I made the point on Iain Dale’s radio show. Why isn’t there a group of MPs prepared to stand up and say look… we haven’t made dodgy claims, we aren’t on the take, and we are pretty decent people.

I guess the reason is that they fear that if enough digging is done they will be the next to be outed for perhaps making a legitimate claim that the moral minority think is wrong.

Of course those flipping houses or those claiming too much council tax (how exactly can you do that?) have no excuse. But it has gotten to the stage that a recent caller was bemoaning an MP who had claimed for a hands-free car kit on expenses. Well what’s wrong with that? I had one fitted to my car when I worked in the corporate world as it was necessary for the job. Are we saying that MPs cant claim for the likes of printers or a digital camera to do the job?

MPs and politicians have become an easy target. So much so that the Daily Mail were asking for 6 volunteers to go through the MPs expenses once online. Well done – lets just make people think all people in politics are corrupt.

But if we are going to do that, on the premise that its taxpayers money, well lets take a look at what people who work for councils claim, or what is claimed in the NHS.

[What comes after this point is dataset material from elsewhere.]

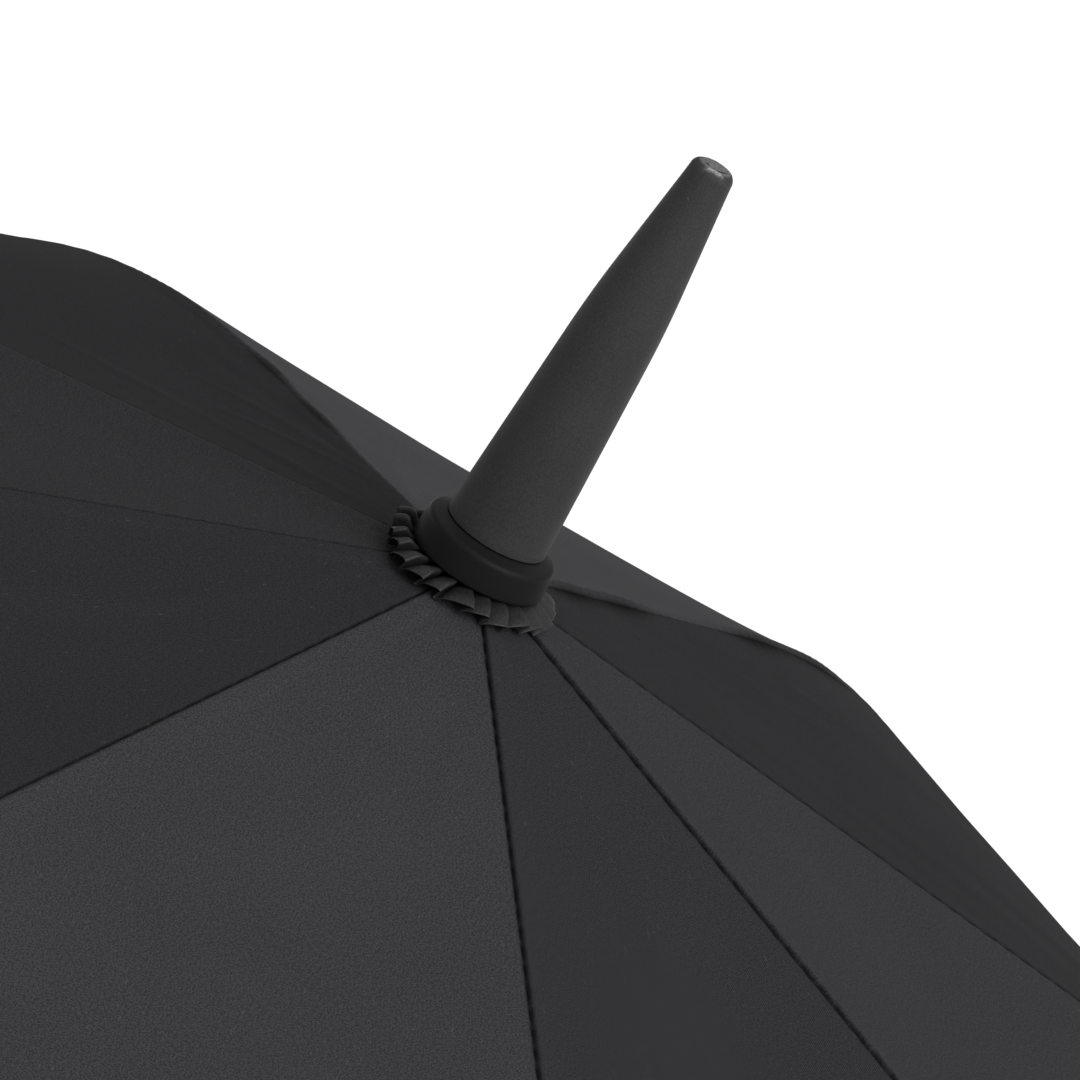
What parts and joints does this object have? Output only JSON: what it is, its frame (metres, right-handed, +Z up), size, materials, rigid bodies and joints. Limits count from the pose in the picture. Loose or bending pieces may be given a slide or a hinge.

I for one know that certain NHS consultants used to have Danish pastries provided at meetings on the taxpayer. Shall we do some digging on that? What about the expenses of Chief Executives of Councils? Or what about the expenses of every senior manager at Royal Mail. Shall I go on?

MPs are now easy targets. Maybe I am naive – but I still believe the majority of our elected representatives are honest and decent people. But please will some of them stand up and say so!